To understand this (at least in a very vague way), we need to introduce a new concept. To start, let’s go back to the simple linear oscillator, with damping. For that system, the entire phase plane is filled with the pattern of a stable spiral: Fig. 10 reminds you of the kind of pattern that involves. Every trajectory, whatever its starting point, spirals in towards the centre of the plot. This is simply the graphical view of something that is physically obvious: no matter how you start the oscillator off, if you wait long enough the initial energy will all be dissipated by the damping, and it will settle back towards it equilibrium position. The position (0,0) in the phase plane is called an *attractor*, for obvious reasons.

There are other possible types of attractor. Some nonlinear systems show self-excited oscillation (we’ll be looking at that in the next section). A steady periodic oscillation makes a closed loop in phase space, usually called a *limit cycle* in this context. Such a limit cycle can also be an attractor : for at least some range of initial conditions, the trajectories may all move towards it, so that the system settles down into the periodic vibration pattern.
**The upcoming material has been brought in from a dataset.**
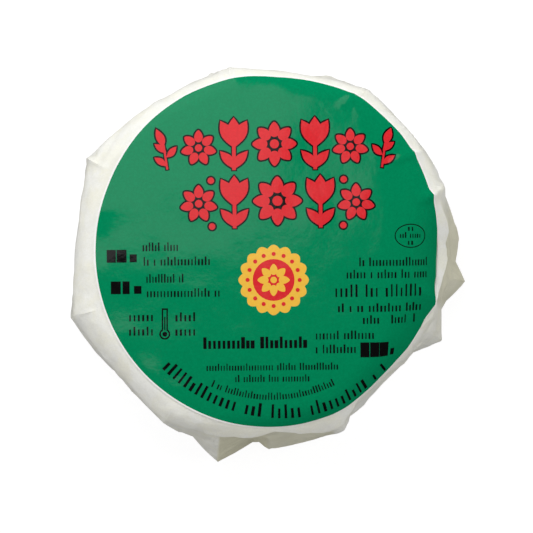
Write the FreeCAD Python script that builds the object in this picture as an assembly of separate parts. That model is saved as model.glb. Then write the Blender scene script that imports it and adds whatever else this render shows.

Before the work of Lorenz and Fetter, and the other pioneers of chaos theory, equilibrium points and limit cycles were the only kinds of attractors people were aware of. But Fig. 9 suggests that the Lorenz equations have some kind of attractor, which is neither an equilibrium point nor a limit cycle. You can sense something of the puzzlement of the pioneers when I tell you that the name they gave this kind of thing is a “strange attractor”. That piece of jargon has stuck. It is indeed the case that all (or, strictly, *almost* all) trajectories of the Lorenz equations tend towards a single strange attractor. This attractor is a very complicated beast: it has what the mathematicians call a *fractal* structure: the more you zoom in on it, the more fine details are revealed, with no limit. If you remember seeing graphics of the “Mandelbrot set” that would give you the right kind of impression.